We know now that the polls got the Rust Belt wrong in 2016, undersampling Trump-leaning demographics. The prevailing narrative is that Clinton made a mistake in neglecting that demographic and that’s why she lost. But she wasn’t wrong. It wasn’t Clinton who neglected white, non–college educated voters. The polls did that.
If Clinton’s strategic decisions were based on a hidden polling error, is it fair to pin the mistake on her and her campaign? But it wasn’t just the campaign that missed it; everyone else did too. How many analysts and pundits publicly cautioned Democrats about ignoring the Rust Belt, that there might be a polling error? It’s fewer than you might think you remember.

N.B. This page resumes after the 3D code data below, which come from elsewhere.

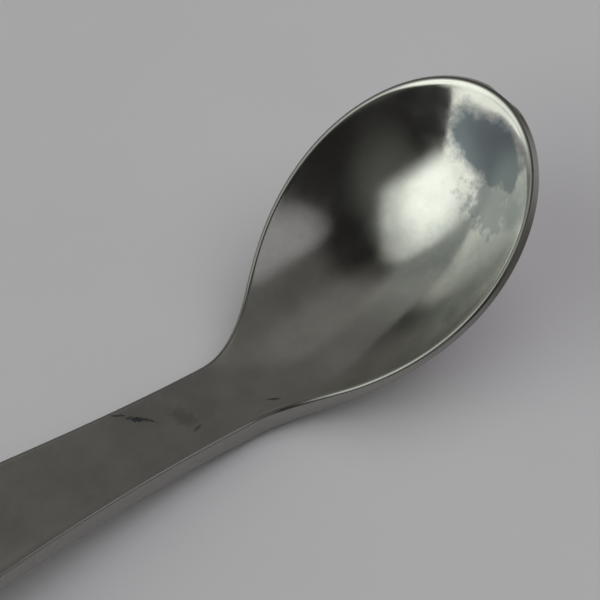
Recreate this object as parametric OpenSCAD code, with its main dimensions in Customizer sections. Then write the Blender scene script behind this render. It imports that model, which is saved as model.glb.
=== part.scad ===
// One-piece metal measuring spoon, holding one teaspoon level with its rim.
//
// A blank is cut to the outline, the bowl is pressed into it and the neck is
// bent, so the whole spoon is one plate: thin at the rim, thick in the handle.
// It is drawn flat first, as the blank, in two plate coordinates:
//   s  distance from the tip of the bowl along the plate
//   y  distance to either side of the middle line
// The side view then bends s into its curve, and the finished spoon is turned
// until it lies as it does on a table, on the heel of the bowl and the end of
// the handle. The tip of the bowl points along +X, and the table is z = 0.

/* [Bowl] */
// Width of the bowl across its top edge
bowl_w = 34.1; // [30:0.1:39]
// Distance from the tip to the widest place of the bowl
bowl_front = 21.1; // [18:0.1:26]
// Length over which the sides draw in behind the widest place
bowl_back = 30.8; // [27.5:0.1:35]
// Depth of the hollow below its rim
bowl_depth = 9.1; // [6.5:0.1:11]
// How full the hollow is: 2 is a plain dish, more is a rounder bowl
bowl_fullness = 2; // [2:0.1:3]
// How far the wall rolls outwards at the tip: 0 keeps it as steep as the sides
tip_roll = 0.22; // [0:0.02:0.4]
// Thickness of the plate at the rim
rim_t = 1.2; // [0.9:0.05:1.8]
// Thickness of the plate at the bottom of the bowl
belly_t = 1.75; // [1.3:0.05:2.4]
// Outward lean of the rim's edge face, in degrees
rim_lean = 18; // [0:1:30]

/* [Neck] */
// Width of the neck at its narrowest place
neck_w = 11.2; // [9:0.1:14.5]
// Distance from the tip to the narrowest place of the neck
neck_at = 53.9; // [49.5:0.1:60.5]
// Reach of the hollow curve between the bowl's sides and the neck
neck_fillet = 4.6; // [2.2:0.1:5.5]
// Angle between the rim of the bowl and the handle, in degrees
neck_angle = 42; // [30:0.5:50]
// Distance from the tip to the middle of the bend
bend_at = 45.1; // [42:0.1:49.5]
// Length of plate taken up by the bend
bend_length = 17.6; // [13:0.1:22]

/* [Handle] */
// Length of the whole spoon, measured along the plate
plate_length = 151.8; // [141:0.1:170]
// Width of the handle at its widest place
handle_w = 20.9; // [16.5:0.1:25]
// Distance from the end of the handle to its widest place
handle_wide_at = 18.7; // [15.5:0.1:24]
// Thickness of the plate in the handle
handle_t = 3; // [2.2:0.1:3.9]
// Rise of the middle of the handle's top face above its edges
handle_crown = 0.3; // [0:0.05:0.55]
// How far the handle arches back down towards its end, in degrees
handle_arch = 27; // [22:0.5:40]
// Length of the rounded end of the handle
end_round = 11; // [8:0.5:14]
// Length of the straight, flat land at the end of the handle
end_flat = 17.6; // [15.5:0.1:22]

/* [Hanging hole] */
// Diameter of the hole
hole_d = 5.5; // [3.5:0.25:7.5]
// Distance from the end of the handle to the middle of the hole
hole_inset = 8.8; // [7:0.1:11]

/* [Edges] */
// Rounding of the edge between the top face and the edge face
edge_r = 0.45; // [0.2:0.05:0.55]
// Rounding of the edge under the spoon
under_r = 0.4; // [0.2:0.05:0.5]

/* [Hidden] */

half_w = bowl_w / 2;
neck_half = neck_w / 2;
handle_half = handle_w / 2;
bend_start = bend_at - bend_length / 2;
bend_end = bend_at + bend_length / 2;
land_start = plate_length - end_flat;
cap_start = plate_length - end_round;
cap_power = 2.3;

// The hollow runs out behind the widest place, to nothing where the bend ends.
// A higher power makes it shallower sooner.
hollow_back = bend_end - bowl_front;
runout_power = 2.5;
// Nearer the middle than this, direction no longer counts.
least_reach = 0.001;
// The underside is a little fuller than the hollow, so the wall stays even.
under_fullness = bowl_fullness + 0.2;
// The plate thickens from the rim's to the handle's through the bend, and the
// edge face stands upright a little past it.
thicken_lead = 6.6;
thicken_start = bend_start - thicken_lead;
thicken_end = bend_end;
upright_past = 4.4;
// The crown of the handle begins in the bend and is full a little past the
// neck. It runs out again just before the flat land.
crown_past = 13;
crown_start = bend_at;
crown_end = neck_at + crown_past;
land_blend = 8.8;

// Counts of stations along the plate and of rings across it
tip_steps = 22;
plate_steps = 62;
cap_steps = 12;
round_steps = 4;
top_rings = 8;
under_rings = 7;

// ---- Small rules ----

// 0 before a, 1 after b, and a smooth step between them
function ease(v, a, b) =
    let (t = min(max((v - a) / (b - a), 0), 1))
    t * t * (3 - 2 * t);

// The larger of two lengths, with the corner between them rounded
function soft_max(a, b, reach) =
    let (near = max(reach - abs(a - b), 0) / reach)
    max(a, b) + near * near * reach / 4;

// ---- The blank, seen from above ----

// Half width of the front of the bowl: half of an ellipse
function bowl_front_half(s) =
    half_w * sqrt(max(1 - pow(1 - s / bowl_front, 2), 0));

// Half width behind the widest place, where the sides draw in
function bowl_back_half(s) =
    half_w * (1 - pow((s - bowl_front) / bowl_back, 2));

// Half width of the strap that becomes the neck and the handle
function strap_half(s) =
    let (u = min(max((s - neck_at) / (plate_length - handle_wide_at - neck_at), 0), 1))
    neck_half + (handle_half - neck_half) * (1 - cos(180 * u)) / 2;

// The rounded end of the handle, as a share of the strap's width
function cap_share(s) =
    let (u = min(max((s - cap_start) / end_round, 0), 1))
    pow(max(1 - pow(u, cap_power), 0), 1 / cap_power);

function outline_half(s) =
    s < bowl_front
        ? bowl_front_half(s)
        : soft_max(bowl_back_half(s), strap_half(s), neck_fillet) * cap_share(s);

// ---- Thickness and hollow ----

function edge_t(s) =
    rim_t + (handle_t - rim_t) * ease(s, thicken_start, thicken_end);

function middle_t(s) =
    belly_t + (handle_t - belly_t) * ease(s, bowl_front, thicken_end);

function lean(s) = rim_lean * (1 - ease(s, bend_start, bend_end + upright_past));

// Depth along the middle line: an ellipse's dip at the front, which runs out
// smoothly into the handle at the back
function middle_depth(s) =
    let (v = (s - bowl_front) / hollow_back)
    s < bowl_front ? bowl_depth : bowl_depth * pow(max(1 - v * v, 0), runout_power);

// How far out a point lies: 0 on the middle line, 1 on an outline that is
// grown from the top edge by grow
function reach_out(s, y, grow) =
    s < bowl_front
        ? norm([(bowl_front - s) / (bowl_front + grow), y / (half_w + grow)])
        : abs(y) / (outline_half(min(s, cap_start)) + grow);

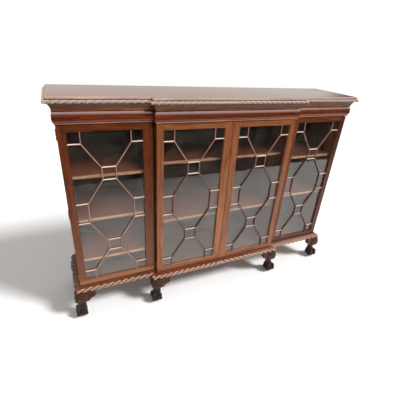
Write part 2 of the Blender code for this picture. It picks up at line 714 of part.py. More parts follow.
def leg_object():
    """The knee, ankle and claw's root: rounded squares bridged into one skin."""
    bm = bmesh.new()
    rings = []
    for height_share, middle_share, half_share, squareness in LEG_SHARES:
        middle = KNEE_SIZE * middle_share
        half = KNEE_SIZE * half_share
        ring = []
        for index in range(LEG_SIDES):
            angle = 2 * math.pi * index / LEG_SIDES
            cosine = math.cos(angle)
            sine = math.sin(angle)
            reach = (abs(cosine) ** squareness + abs(sine) ** squareness) ** (-1 / squareness)
            x = middle + half * reach * cosine
            y = middle + half * reach * sine
            ring.append(bm.verts.new((x, y, FOOT_HEIGHT * height_share)))
        rings.append(ring)
    for upper, lower in zip(rings, rings[1:]):
        for index in range(LEG_SIDES):
            following = (index + 1) % LEG_SIDES
            bm.faces.new((upper[index], lower[index], lower[following], upper[following]))
    bm.faces.new(rings[0])
    bm.faces.new(rings[-1])
    return place("leg", mesh_from(bm, "leg"), (0.0, 0.0, 0.0), None, cutters)


def ball_object():
    """The ball, cut flat where it meets the floor."""
    bm = bmesh.new()
    bmesh.ops.create_uvsphere(bm, u_segments=BALL_SEGMENTS, v_segments=BALL_RINGS, radius=BALL_RADIUS)
    lift = Vector((FOOT_INSET, FOOT_INSET, BALL_RADIUS - BALL_FLAT))
    bmesh.ops.translate(bm, verts=bm.verts, vec=lift)
    geometry = bm.verts[:] + bm.edges[:] + bm.faces[:]
    down = (0.0, 0.0, -1.0)
    bmesh.ops.bisect_plane(bm, geom=geometry, plane_co=(0.0, 0.0, 0.0), plane_no=down, clear_outer=True)
    rim = [edge for edge in bm.edges if edge.is_boundary]
    bmesh.ops.edgeloop_fill(bm, edges=rim)
    return place("ball", mesh_from(bm, "ball"), (0.0, 0.0, 0.0), None, cutters)


def ear_object(name, along_x):
    """A bracket from the knee along one side of the base."""
    top = FOOT_HEIGHT - SEAT
    outline = [(EAR_LENGTH * length, top - EAR_DROP * drop) for length, drop in EAR_SHARES]
    mesh = outline_mesh(name, [outline], EAR_THICKNESS)
    middle = EAR_INSET + EAR_THICKNESS / 2
    ear = place(name, mesh, (0.0, middle, 0.0), None, cutters)
    ear.rotation_euler = (math.radians(90), 0.0, 0.0)
    if not along_x:
        ear.location = (middle, 0.0, 0.0)
        ear.rotation_euler = (math.radians(90), 0.0, math.radians(90))
    return ear


def foot_mesh():
    """One foot, its reference at the base moulding's corner, its ears along +X and +Y."""
    leg = leg_object()
    others = [ball_object(), ear_object("front_ear", True), ear_object("side_ear", False)]
    for other in others:
        boolean(leg, other, "UNION")
    mesh = evaluated_mesh(leg, "foot")
    remove(leg, *others)
    mesh.shade_smooth()
    mesh.set_sharp_from_angle(angle=math.radians(40))
    mesh.materials.clear()
    mesh.materials.append(foot_wood)
    return mesh


def turned_mesh(mesh, side, end):
    """The mesh mirrored in X and Y as asked, its faces still pointing out."""
    bm = bmesh.new()
    bm.from_mesh(mesh)
    bmesh.ops.transform(bm, matrix=Matrix.Diagonal((side, end, 1.0, 1.0)), verts=bm.verts)
    if side * end < 0:
        bmesh.ops.reverse_faces(bm, faces=bm.faces)
    turned = bpy.data.meshes.new("foot")
    bm.to_mesh(turned)
    bm.free()
    turned.materials.append(foot_wood)
    return turned


def feet():
    foot = foot_mesh()
    wing_x = BODY_X + BASE_PROJECTION
    centre_x = CENTRE_X + BASE_PROJECTION
    wing_y = WING_FACE_Y - BASE_PROJECTION
    centre_y = CENTRE_FACE_Y - BASE_PROJECTION
    rear_y = BACK_Y + FOOT_INSET - BALL_RADIUS
    for side_name, side in (("left", -1), ("right", 1)):
        for place_name, x, y, end in (
            ("front", wing_x, wing_y, 1),
            ("centre", centre_x, centre_y, 1),
            ("rear", wing_x, rear_y, -1),
        ):
            mesh = turned_mesh(foot, -side, end)
            place(f"{place_name}_{side_name}_foot", mesh, (side * x, y, 0.0), foot_wood)


clear_scene()
cabinet = new_collection("breakfront_display_cabinet")
cutters = new_collection("cutters")
wood = new_material("polished mahogany", (0.20, 0.052, 0.020), 0.28)
shelf_wood = new_material("planed shelf board", (0.42, 0.22, 0.11), 0.5)
back_wood = new_material("stained back boards", (0.045, 0.022, 0.014), 0.6)
foot_wood = new_material("carved dark mahogany", (0.06, 0.028, 0.014), 0.4)
glass = new_material("window glass", (0.8, 0.85, 0.83), 0.02, transmission=1.0)
brass = new_material("aged brass", (0.36, 0.24, 0.10), 0.35, metallic=1.0)

moulded_board("base_board", base_profile(), BACK_Y, wood)
moulded_board("top_board", top_profile(), TOP_BACK_Y, wood)
cornice()
case_top()
back_panel()
walls = [end_panel("left", -1), division("left", -1), division("right", 1), end_panel("right", 1)]
shelves(*walls)
door_leaf, case_leaf = leaf_pair()
doors(*walls)
feet()
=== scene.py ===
"""Breakfront display cabinet: the looks of its pieces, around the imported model.

Polished mahogany case and doors, gadrooned top and base, moulded glazing bars, carved
ball-and-claw feet. +X runs along the front to the right, -Y is the front, +Z is up, in metres.
"""

import math

import bmesh
import bpy
from mathutils import Matrix, Vector


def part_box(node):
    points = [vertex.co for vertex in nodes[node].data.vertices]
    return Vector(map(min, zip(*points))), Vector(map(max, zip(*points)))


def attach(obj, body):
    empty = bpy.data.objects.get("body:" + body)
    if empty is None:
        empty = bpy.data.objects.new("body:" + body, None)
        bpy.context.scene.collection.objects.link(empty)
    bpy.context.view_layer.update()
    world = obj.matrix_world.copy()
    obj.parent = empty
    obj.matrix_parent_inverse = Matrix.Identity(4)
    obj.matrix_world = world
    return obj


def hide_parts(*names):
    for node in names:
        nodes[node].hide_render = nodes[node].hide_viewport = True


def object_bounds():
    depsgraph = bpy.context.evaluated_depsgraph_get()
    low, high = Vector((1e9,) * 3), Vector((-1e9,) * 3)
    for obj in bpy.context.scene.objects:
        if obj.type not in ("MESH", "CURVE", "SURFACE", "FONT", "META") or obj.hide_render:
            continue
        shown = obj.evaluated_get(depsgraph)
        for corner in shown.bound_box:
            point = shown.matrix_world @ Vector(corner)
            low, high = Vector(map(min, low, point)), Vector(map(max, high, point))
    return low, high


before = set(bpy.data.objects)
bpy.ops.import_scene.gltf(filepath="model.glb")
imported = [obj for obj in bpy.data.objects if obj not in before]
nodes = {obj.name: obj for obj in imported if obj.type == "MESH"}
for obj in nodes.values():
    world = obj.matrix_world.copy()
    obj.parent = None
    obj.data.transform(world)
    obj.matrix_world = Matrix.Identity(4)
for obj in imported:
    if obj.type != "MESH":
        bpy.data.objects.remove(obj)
cad_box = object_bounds()

DOORS = ("left_wing_door", "left_centre_door", "right_centre_door", "right_wing_door")
WELD = 0.00001
ARC_STEPS = 6
# Faces that turn less than this, in degrees, are one face
FLAT_ANGLE = 1.0

# Places of the case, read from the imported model
BODY_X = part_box("right_end_panel")[1].x
BACK_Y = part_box("right_end_panel")[1].y
CENTRE_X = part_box("right_centre_door_frame")[1].x
WING_FACE_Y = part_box("right_wing_door_frame")[0].y
CENTRE_FACE_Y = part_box("right_centre_door_frame")[0].y
TOP_BACK_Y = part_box("top_board")[1].y
TOP_BOTTOM_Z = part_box("top_board")[0].z
TOP_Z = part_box("top_board")[1].z
BASE_BOTTOM_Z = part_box("base_board")[0].z
BASE_TOP_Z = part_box("base_board")[1].z
CORNICE_BOTTOM_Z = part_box("cornice_moulding")[0].z
CORNICE_TOP_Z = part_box("cornice_moulding")[1].z

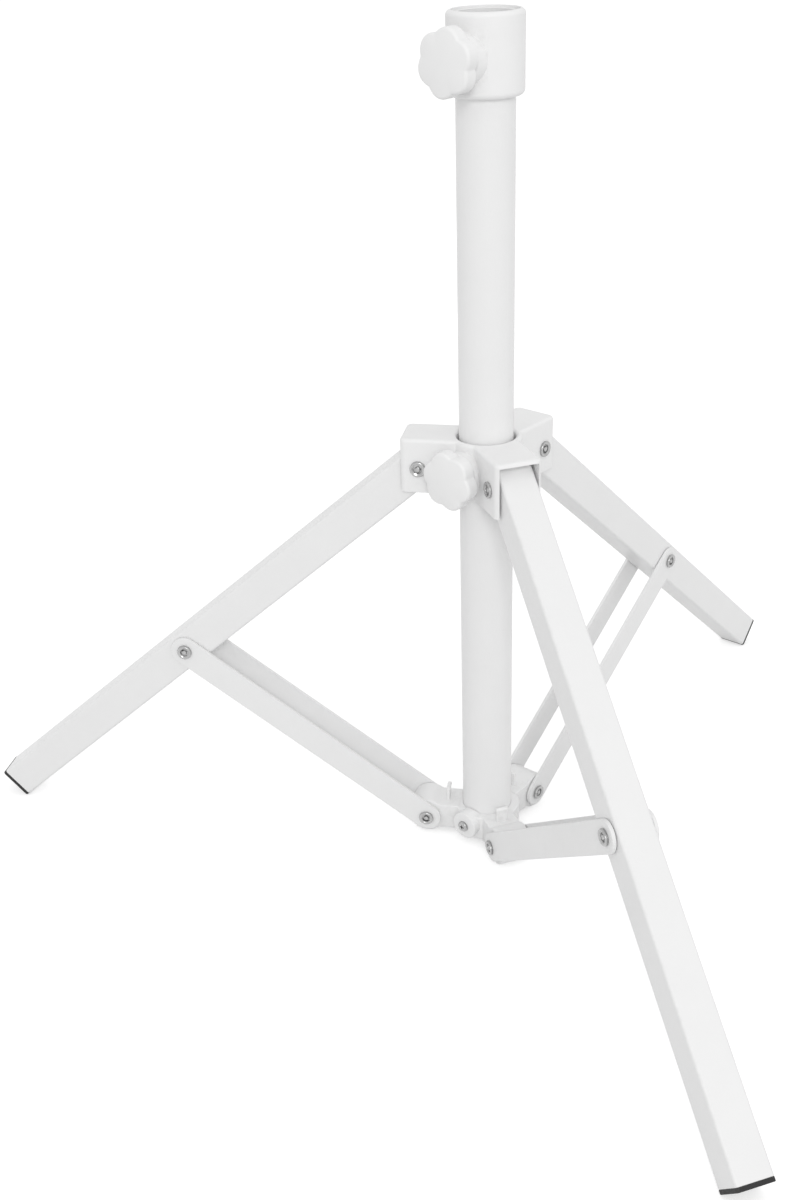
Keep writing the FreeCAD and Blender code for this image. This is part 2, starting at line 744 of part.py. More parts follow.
def check_and_write():
    """Stop at any failed object or bad shape, then write one STEP file for each sub-part."""
    doc.recompute()
    failed = [item.Label for item in doc.Objects if {"Invalid", "Error"} & set(item.State)]
    if failed:
        raise ValueError(f"failed objects: {failed}")
    for part in parts:
        if part.Shape.isNull() or not part.Shape.isValid() or not part.Shape.Solids:
            raise ValueError(f"{part.Label}: its shape is not a valid solid")
    os.makedirs("parts", exist_ok=True)
    for part in parts:
        part.Shape.exportStep(f"parts/{part.Label}.step")
        box = part.Shape.BoundBox
        print(f"{part.Label:24s} {len(part.Shape.Solids)} solid(s) {part.Shape.Volume / 1000:9.3f} cm3"
              f"  z {box.ZMin:8.2f} {box.ZMax:8.2f}")


fill_sheet()
make_stand()
check_and_write()
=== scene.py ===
"""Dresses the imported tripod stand: powder-coated tubes and braces, moulded hubs and knobs, rolled rivets
and rubber feet, on a pale floor under soft studio light.

Lengths are metres, written in millimetres times MM.  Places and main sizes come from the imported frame;
only roundings, rims and surface detail are named here.
"""

import json
import math

import bmesh
import bpy
from mathutils import Matrix
from mathutils import Vector


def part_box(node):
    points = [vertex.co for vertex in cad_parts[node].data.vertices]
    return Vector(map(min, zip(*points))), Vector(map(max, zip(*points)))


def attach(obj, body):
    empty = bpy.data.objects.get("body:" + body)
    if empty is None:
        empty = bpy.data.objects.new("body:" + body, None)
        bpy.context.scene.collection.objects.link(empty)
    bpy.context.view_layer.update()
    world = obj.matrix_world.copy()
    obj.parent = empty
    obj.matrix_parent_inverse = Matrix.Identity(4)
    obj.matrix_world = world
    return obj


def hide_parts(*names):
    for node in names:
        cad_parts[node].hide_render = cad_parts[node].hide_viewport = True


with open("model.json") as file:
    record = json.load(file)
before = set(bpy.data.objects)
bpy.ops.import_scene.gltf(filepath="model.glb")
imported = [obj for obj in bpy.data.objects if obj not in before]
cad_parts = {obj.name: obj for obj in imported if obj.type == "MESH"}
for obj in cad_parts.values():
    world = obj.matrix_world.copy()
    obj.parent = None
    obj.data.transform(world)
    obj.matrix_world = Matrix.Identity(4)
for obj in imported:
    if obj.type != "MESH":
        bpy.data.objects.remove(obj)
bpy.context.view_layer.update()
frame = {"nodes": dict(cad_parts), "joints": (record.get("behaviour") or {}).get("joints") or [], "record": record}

MM = 0.001
SIDES = ("left", "front", "right")
CLAMPS = ("top", "hub")

ROUND_STEPS = 5
LIP_STEPS = 4
SOFT_STEPS = 6
FINE_STEPS = 8
RIM_SEGMENTS = 128
RIVET_SEGMENTS = 40
SCREW_SEGMENTS = 48
CUT_SEGMENTS = 120
CUT_TURN = math.radians(1)
CUT_PAST = 1.0 * MM
WELD_DISTANCE = 1e-7
SHARP_ANGLE = math.radians(32)
WEAR_FROM = math.radians(13)
WEAR_SPAN = math.radians(12)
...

You may not believe me when I say that the obvious mistakes Clinton made weren’t so obvious at the time. A simple Google search reveals that although there are reams of articles written after November 8, 2016, about Clinton’s egregious neglect of Pennsylvania, Michigan, and Wisconsin, there were no big critiques of her strategy or of the validity of polling data prior to Election Day. If anything, it was just the opposite—pieces wondering why in the world Donald Trump was in Pennsylvania.
The point here is not to come to Hillary Clinton’s defense. I’m sure she can do that just fine herself. But understanding what happened—why Clinton actually lost—matters because it impacts the choices Democrats are making in this election.
Are Democrats succumbing to the “last disaster bias,” a cognitive error where we overallocate resources to prevent the last big failure that happened?
If 2016’s mistake was due to inaccurate polls, then pollsters should address that error. (The error, indeed, seems to have been fixed.) But if you think the mistake was not spending enough time and money in Pennsylvania, Michigan, and Wisconsin, then the conclusion you’re likely to draw is that Democrats should spend a lot more time and money in those three states this time around, no matter what the polls say.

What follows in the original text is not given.